The Third Secret: Your Teacher Is Not the Pope
I spent my first year idolizing a single instructor—his footwork, his style, his entire approach. Then I took a workshop with someone who moved completely differently, and my entire game changed.
Turns out, there is no single "correct" way to Lindy Hop. There are traditions, there are lineages, and there are brilliant dancers who've all found their own answer to the same questions. Attending workshops and exposing yourself to different teachers isn't about collecting tricks—it's about building your own dance vocabulary. You're not stealing style; you're choosing the pieces that fit YOUR body and YOUR musicality.
This is why the intermediate phase feels so disorienting: you're supposed to get confused. You're supposed to have questions your beginner materials can't answer. That's actually a good sign.
The Fourth Secret: Painful Partners Are the Best Teachers
I'll be honest—I learned more from dancing with beginners than I ever learned from advanced partners. Why? Because with advanced dancers, I could coast. They could compensate for my lazy frame, my last-second direction changes, my unclear leads. With a beginner? There is nowhere to hide.

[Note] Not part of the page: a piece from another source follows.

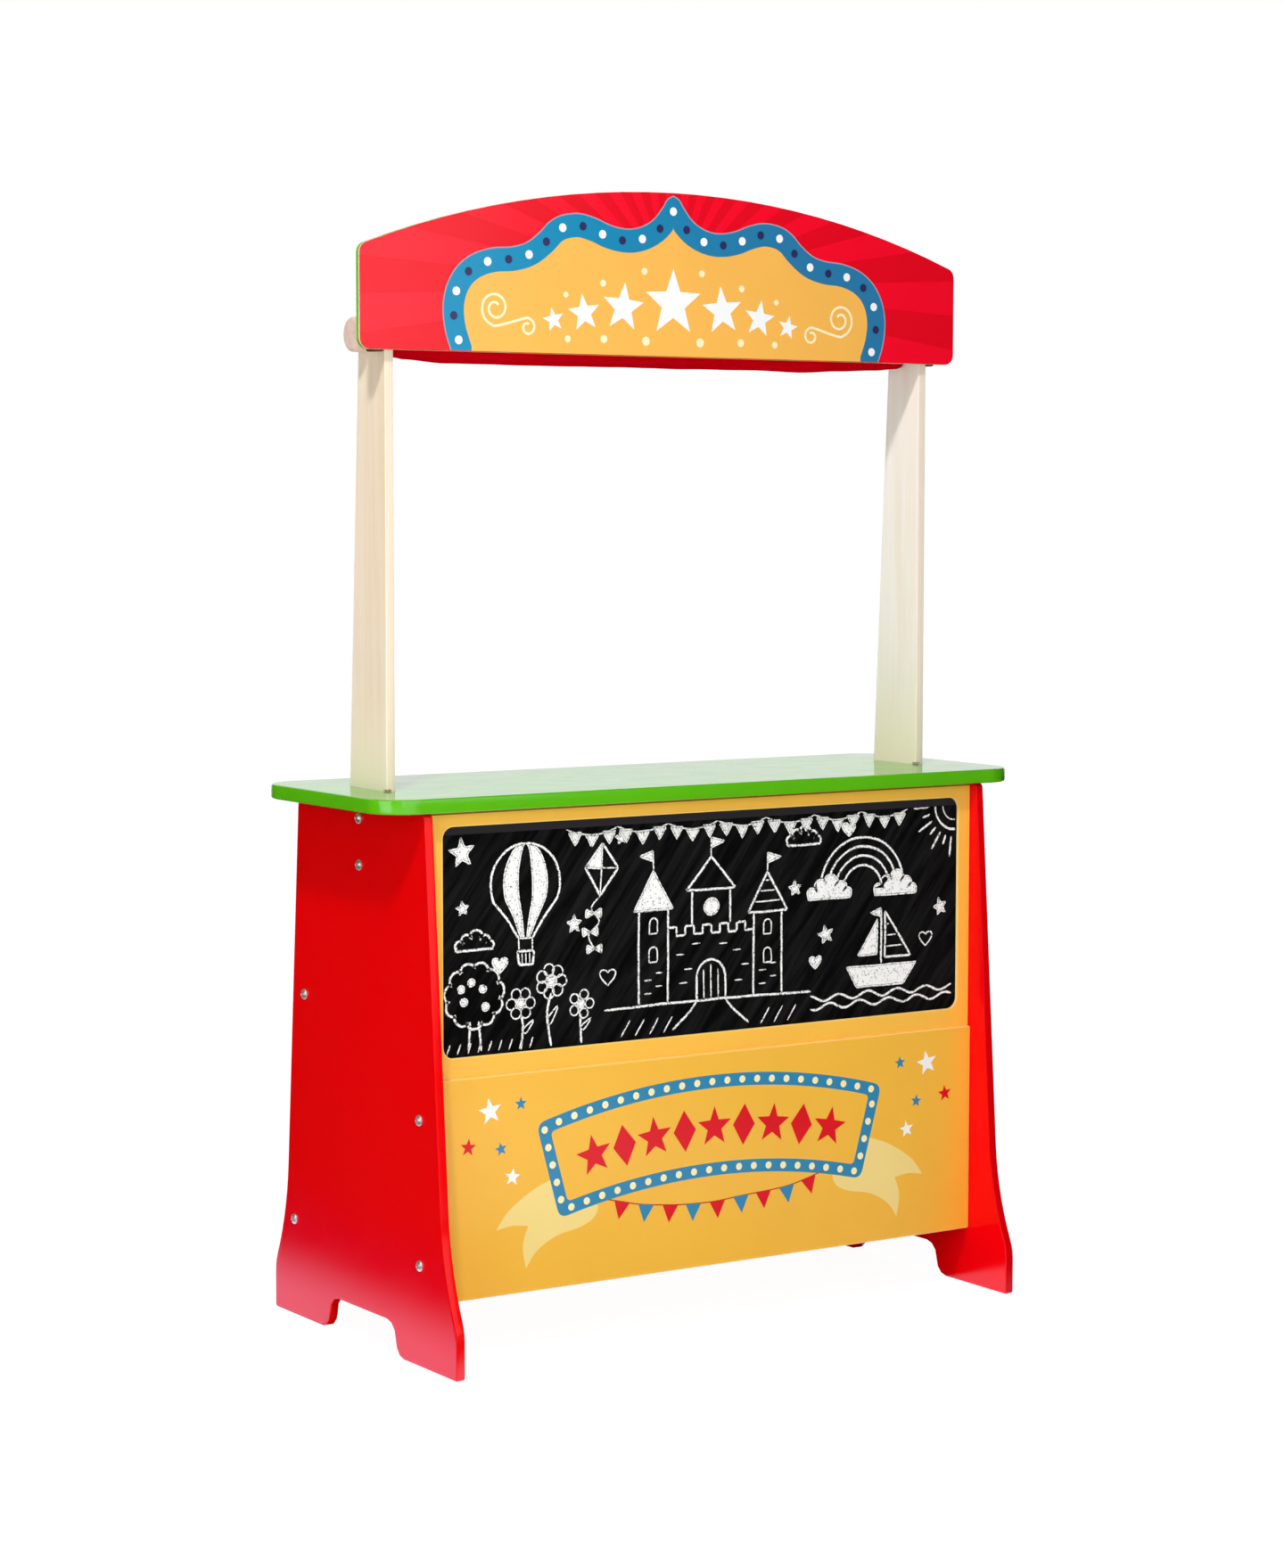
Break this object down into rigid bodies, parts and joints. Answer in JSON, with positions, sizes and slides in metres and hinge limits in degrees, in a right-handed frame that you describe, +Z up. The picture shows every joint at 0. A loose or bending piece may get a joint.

Every miscommunication becomes a lesson in clarity. Every awkward moment forces you out of muscle memory and into intentional movement. The intermediate leap happens when you can dance smoothly with anyone—not just people who match your level.
Plus, honestly, it's good for your soul. Remembering what it felt like to not know something makes you a better partner.
The Fifth Secret: The "Connection" Everyone Talks About Actually Means Something Specific
"Focus on connection" gets thrown around so much it's become meaningless. But here's what nobody defines: connection is listening.
Think of it like conversation. If you're monologuing your dance without checking in, you're not connecting—you're performing. Real connection means your frame stays alive and responsive. It means you can feel the difference between your partner's weight shifting toward a turn versus shifting to exit. It means you've built enough vocabulary together that you can improvise without crashing.
This is advanced-level stuff hiding in beginner-intermediate clothing.
The Sixth Secret: Goals Are Overrated (But Milestones Matter)
I used to set goals like "master the tuck turn by summer." Know what happened? I got so obsessed with that single move that everything else fell apart, and when I finally "got" it, it felt hollow.
Instead, try this: pick ONE thing to focus on per song. Not per class. Per song. "In this song, I'm going to keep my shoulders down." That's it. That's your whole practice. Over weeks, those micro-improvements compound into real transformation, and honestly, it's way less stressful.
The Final Truth: The Awkward Middle Is Where Growth Actually Happens
Last weekend, I watched a new dancer at a social—someone who'd taken maybe four classes—absolutely crush a Charleston with zero hesitation. And I remembered watching another dancer, someone in the exact same intermediate limbo I once occupied, stop mid-song, look at her partner, and laugh like a kid at a birthday party.
That's the secret that matters: at some point, you're not "working toward" being an intermediate dancer. You're Just Dancing. Without the internal critic narrating every beat. Without the anxiety about what comes next.
The transition isn't a line you cross. It's a moment you arrive at—usually when you stop trying so hard.
Keep dancing. Keep stumbling. Keep laughing at yourself.
That last part matters more than you know.